● **Data**:
________________

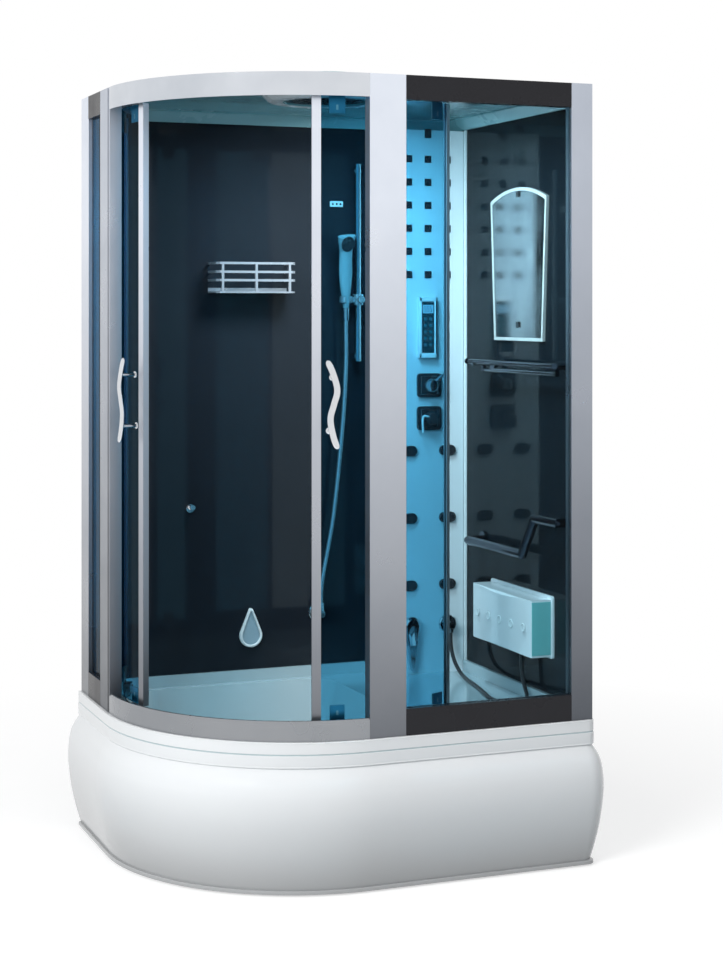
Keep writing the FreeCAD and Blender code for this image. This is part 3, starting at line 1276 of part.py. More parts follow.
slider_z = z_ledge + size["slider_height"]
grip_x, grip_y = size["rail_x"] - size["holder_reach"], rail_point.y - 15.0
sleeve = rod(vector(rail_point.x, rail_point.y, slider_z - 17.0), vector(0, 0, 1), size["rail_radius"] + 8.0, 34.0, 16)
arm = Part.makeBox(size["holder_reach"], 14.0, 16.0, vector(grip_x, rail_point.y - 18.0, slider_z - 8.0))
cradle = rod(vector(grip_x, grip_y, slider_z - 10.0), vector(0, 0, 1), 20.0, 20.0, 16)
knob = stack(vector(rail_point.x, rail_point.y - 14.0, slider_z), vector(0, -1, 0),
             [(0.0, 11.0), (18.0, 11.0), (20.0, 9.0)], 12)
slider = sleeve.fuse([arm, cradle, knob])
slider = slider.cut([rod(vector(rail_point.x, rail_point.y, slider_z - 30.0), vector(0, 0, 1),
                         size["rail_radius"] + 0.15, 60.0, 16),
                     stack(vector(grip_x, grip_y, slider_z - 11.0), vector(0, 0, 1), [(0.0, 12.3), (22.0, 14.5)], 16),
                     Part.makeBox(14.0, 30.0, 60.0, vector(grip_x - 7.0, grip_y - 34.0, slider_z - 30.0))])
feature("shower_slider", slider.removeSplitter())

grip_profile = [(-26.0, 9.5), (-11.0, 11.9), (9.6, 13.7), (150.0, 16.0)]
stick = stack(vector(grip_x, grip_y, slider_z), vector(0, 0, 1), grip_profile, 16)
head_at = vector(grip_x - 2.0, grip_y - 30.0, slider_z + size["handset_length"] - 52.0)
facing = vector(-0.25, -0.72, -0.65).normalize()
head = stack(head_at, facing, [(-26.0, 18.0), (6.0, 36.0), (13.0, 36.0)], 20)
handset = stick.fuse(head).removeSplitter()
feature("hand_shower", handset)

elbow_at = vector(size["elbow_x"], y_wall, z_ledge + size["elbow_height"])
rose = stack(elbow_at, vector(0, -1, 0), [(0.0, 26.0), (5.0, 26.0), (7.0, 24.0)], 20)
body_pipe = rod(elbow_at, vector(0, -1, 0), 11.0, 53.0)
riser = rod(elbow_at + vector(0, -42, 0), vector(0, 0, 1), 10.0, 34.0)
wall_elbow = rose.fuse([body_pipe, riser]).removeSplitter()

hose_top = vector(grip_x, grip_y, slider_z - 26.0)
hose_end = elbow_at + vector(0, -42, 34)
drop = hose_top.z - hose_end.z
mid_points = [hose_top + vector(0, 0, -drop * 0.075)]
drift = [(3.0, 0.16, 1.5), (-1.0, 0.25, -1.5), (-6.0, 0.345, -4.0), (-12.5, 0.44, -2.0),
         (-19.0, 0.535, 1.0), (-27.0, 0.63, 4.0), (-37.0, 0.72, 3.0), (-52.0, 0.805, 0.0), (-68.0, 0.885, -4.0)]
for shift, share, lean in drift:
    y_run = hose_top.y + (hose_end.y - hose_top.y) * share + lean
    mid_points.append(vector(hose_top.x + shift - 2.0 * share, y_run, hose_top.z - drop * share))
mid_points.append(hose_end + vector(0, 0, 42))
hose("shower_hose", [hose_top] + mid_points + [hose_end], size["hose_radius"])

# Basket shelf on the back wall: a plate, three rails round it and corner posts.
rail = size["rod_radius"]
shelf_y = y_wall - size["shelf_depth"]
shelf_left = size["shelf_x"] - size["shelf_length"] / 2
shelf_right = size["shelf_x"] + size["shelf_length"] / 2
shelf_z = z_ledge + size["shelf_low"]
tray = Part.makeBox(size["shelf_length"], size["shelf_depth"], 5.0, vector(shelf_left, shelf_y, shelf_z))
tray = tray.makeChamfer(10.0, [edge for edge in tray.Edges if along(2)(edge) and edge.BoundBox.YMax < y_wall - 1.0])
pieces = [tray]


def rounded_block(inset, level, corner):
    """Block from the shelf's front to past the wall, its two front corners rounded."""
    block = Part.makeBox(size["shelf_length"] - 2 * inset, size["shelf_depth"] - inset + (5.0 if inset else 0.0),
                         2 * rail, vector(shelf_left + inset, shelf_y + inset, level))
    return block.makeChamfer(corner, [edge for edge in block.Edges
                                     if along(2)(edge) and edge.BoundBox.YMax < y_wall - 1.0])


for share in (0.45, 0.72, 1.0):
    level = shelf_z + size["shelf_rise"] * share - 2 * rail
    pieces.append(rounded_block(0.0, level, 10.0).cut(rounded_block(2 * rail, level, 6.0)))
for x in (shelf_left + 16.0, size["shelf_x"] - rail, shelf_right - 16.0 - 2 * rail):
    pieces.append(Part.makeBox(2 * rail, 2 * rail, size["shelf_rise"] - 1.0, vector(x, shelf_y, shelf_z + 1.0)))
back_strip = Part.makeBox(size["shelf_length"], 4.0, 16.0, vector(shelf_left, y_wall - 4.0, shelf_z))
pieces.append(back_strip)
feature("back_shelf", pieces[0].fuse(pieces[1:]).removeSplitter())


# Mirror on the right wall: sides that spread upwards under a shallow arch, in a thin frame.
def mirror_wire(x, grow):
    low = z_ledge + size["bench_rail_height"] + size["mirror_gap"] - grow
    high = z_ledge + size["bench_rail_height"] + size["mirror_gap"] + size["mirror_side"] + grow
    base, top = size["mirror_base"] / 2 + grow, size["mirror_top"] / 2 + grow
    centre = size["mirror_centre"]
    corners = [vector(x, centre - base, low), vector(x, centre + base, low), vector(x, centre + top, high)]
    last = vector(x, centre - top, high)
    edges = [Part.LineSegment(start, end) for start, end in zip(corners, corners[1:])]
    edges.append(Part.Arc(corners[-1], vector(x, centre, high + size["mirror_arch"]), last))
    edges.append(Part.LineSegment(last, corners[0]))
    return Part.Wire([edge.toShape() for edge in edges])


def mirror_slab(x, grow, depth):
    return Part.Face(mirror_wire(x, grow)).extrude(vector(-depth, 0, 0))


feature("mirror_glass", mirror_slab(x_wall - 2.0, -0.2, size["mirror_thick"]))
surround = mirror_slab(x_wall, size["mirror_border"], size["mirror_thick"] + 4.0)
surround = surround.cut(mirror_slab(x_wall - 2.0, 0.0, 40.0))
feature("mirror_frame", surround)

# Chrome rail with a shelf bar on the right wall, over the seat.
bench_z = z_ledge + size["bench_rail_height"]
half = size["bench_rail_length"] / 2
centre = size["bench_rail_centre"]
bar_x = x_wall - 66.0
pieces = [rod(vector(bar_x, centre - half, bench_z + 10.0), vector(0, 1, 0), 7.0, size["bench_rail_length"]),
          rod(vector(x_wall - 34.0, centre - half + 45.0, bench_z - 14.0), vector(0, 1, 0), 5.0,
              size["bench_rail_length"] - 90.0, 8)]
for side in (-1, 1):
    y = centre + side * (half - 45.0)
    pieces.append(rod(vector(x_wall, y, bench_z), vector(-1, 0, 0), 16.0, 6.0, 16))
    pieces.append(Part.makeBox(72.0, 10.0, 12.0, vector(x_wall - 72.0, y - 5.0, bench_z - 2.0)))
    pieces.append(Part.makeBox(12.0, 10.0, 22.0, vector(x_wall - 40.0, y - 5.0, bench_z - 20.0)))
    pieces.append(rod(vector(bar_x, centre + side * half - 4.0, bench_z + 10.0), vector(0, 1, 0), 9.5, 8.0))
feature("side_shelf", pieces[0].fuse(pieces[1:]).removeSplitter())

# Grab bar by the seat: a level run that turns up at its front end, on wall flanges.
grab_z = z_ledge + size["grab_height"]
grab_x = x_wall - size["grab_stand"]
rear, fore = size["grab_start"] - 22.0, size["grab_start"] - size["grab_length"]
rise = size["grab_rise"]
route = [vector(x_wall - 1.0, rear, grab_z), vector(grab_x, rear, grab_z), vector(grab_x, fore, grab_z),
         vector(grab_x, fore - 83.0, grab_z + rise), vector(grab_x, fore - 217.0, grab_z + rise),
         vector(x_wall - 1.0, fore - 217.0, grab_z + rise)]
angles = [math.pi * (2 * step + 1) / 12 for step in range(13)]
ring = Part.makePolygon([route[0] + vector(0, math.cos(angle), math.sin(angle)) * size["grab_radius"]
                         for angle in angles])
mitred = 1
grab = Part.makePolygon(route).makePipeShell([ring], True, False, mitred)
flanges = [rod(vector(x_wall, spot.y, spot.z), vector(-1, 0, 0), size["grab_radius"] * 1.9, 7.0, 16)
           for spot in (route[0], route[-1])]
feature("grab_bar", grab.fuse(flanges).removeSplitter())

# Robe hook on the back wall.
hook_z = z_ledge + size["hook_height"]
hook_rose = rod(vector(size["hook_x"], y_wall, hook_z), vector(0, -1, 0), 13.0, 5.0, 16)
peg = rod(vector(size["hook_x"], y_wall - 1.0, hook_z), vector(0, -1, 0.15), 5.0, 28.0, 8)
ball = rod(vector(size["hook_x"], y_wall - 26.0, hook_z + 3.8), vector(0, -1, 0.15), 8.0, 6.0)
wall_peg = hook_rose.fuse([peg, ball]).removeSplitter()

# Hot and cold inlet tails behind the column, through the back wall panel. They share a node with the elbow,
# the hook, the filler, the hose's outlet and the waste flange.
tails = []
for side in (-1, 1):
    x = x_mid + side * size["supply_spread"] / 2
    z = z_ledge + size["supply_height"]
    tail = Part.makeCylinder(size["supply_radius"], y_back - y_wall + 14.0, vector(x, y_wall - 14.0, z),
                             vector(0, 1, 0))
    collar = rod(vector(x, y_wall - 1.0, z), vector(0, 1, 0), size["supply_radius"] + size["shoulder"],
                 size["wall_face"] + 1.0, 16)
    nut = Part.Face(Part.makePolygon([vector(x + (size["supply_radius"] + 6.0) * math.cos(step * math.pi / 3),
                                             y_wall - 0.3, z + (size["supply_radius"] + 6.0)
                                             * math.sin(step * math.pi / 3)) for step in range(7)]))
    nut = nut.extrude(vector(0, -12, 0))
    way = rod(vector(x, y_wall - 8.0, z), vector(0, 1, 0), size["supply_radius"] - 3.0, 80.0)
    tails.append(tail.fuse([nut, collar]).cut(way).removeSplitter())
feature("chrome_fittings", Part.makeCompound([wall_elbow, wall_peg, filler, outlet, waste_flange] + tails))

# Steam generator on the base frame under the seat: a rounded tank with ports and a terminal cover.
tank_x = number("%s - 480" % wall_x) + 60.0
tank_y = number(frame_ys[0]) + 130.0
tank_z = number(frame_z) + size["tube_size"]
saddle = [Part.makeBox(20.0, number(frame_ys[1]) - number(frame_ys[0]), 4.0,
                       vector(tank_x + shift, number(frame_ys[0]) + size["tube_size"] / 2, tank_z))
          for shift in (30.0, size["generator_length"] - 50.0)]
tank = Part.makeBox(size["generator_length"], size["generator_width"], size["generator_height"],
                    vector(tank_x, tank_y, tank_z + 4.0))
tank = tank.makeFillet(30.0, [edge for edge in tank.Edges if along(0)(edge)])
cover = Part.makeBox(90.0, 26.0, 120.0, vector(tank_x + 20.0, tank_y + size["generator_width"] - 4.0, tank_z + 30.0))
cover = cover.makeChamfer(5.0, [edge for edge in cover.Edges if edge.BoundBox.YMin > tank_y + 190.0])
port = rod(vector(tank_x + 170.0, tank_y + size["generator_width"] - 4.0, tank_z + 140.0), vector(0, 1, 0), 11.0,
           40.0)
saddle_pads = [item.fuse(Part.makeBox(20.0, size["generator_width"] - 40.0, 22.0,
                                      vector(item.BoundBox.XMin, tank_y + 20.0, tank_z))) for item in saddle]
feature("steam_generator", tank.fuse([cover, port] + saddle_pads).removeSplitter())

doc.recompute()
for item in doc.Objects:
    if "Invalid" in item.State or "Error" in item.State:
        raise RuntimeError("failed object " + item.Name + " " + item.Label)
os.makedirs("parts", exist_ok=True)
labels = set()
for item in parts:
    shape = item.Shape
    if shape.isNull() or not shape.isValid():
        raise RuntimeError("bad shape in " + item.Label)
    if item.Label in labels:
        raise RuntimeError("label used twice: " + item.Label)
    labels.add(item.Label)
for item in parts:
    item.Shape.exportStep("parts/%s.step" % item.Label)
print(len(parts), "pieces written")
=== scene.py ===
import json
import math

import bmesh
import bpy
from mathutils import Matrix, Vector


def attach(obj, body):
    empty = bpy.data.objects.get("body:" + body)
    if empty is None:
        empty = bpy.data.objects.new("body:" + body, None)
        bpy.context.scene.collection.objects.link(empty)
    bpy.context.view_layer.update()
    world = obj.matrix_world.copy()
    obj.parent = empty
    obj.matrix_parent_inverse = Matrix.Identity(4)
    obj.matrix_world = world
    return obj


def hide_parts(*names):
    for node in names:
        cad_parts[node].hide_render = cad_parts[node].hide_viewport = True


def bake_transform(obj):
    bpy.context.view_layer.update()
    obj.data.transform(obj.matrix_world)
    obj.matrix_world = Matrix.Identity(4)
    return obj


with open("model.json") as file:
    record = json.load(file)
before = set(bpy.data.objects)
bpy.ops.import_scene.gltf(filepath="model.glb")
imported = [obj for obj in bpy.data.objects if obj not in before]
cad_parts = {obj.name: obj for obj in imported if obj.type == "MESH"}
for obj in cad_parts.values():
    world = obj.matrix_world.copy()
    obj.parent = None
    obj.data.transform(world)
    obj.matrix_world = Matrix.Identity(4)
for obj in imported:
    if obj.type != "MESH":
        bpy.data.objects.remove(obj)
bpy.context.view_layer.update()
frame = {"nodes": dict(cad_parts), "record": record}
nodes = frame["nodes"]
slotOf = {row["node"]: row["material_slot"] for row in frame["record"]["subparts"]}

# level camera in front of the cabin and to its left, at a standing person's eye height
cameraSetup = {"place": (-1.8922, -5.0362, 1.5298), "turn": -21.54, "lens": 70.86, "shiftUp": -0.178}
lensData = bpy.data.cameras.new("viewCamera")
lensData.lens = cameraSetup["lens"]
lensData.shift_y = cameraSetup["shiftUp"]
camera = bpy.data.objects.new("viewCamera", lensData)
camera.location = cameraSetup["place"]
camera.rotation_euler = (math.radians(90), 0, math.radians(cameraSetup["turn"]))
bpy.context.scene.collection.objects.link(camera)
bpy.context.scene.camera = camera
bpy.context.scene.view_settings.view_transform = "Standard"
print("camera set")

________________

● **Exercise description**:
Output the section opening with the line that has "doc.recompute()" and closing with the line that has "record = json.load(file)". Keep both end lines and leave out the rest.

● **Finished answer**:
doc.recompute()
for item in doc.Objects:
    if "Invalid" in item.State or "Error" in item.State:
        raise RuntimeError("failed object " + item.Name + " " + item.Label)
os.makedirs("parts", exist_ok=True)
labels = set()
for item in parts:
    shape = item.Shape
    if shape.isNull() or not shape.isValid():
        raise RuntimeError("bad shape in " + item.Label)
    if item.Label in labels:
        raise RuntimeError("label used twice: " + item.Label)
    labels.add(item.Label)
for item in parts:
    item.Shape.exportStep("parts/%s.step" % item.Label)
print(len(parts), "pieces written")
=== scene.py ===
import json
import math

import bmesh
import bpy
from mathutils import Matrix, Vector


def attach(obj, body):
    empty = bpy.data.objects.get("body:" + body)
    if empty is None:
        empty = bpy.data.objects.new("body:" + body, None)
        bpy.context.scene.collection.objects.link(empty)
    bpy.context.view_layer.update()
    world = obj.matrix_world.copy()
    obj.parent = empty
    obj.matrix_parent_inverse = Matrix.Identity(4)
    obj.matrix_world = world
    return obj


def hide_parts(*names):
    for node in names:
        cad_parts[node].hide_render = cad_parts[node].hide_viewport = True


def bake_transform(obj):
    bpy.context.view_layer.update()
    obj.data.transform(obj.matrix_world)
    obj.matrix_world = Matrix.Identity(4)
    return obj


with open("model.json") as file:
    record = json.load(file)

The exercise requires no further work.